Gather from the material every line that contains the string "part".

################

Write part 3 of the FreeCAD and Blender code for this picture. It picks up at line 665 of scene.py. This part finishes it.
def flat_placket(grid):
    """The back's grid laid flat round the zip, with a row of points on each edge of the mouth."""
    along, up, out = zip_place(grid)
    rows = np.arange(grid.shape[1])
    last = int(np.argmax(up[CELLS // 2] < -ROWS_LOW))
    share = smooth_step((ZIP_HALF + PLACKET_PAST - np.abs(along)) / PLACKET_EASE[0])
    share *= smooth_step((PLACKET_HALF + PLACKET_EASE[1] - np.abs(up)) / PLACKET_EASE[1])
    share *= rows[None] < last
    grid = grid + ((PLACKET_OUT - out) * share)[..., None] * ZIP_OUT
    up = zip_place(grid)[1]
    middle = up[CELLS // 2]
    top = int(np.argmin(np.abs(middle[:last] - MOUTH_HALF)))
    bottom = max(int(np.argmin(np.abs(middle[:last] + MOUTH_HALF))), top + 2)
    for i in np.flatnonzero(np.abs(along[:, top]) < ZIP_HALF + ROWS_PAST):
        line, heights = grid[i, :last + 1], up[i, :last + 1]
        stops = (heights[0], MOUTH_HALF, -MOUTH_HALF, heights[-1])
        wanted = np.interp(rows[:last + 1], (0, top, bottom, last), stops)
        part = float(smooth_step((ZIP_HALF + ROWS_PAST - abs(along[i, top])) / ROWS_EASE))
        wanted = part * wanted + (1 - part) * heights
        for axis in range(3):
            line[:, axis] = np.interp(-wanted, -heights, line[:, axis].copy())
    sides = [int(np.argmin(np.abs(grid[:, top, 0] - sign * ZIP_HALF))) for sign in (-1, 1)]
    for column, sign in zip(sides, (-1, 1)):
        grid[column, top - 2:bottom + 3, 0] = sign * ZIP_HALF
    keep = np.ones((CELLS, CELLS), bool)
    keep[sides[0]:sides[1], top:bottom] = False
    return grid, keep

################

* [EXPECTED ANSWER]:
Write part 3 of the FreeCAD and Blender code for this picture. It picks up at line 665 of scene.py. This part finishes it.
        part = float(smooth_step((ZIP_HALF + ROWS_PAST - abs(along[i, top])) / ROWS_EASE))
        wanted = part * wanted + (1 - part) * heights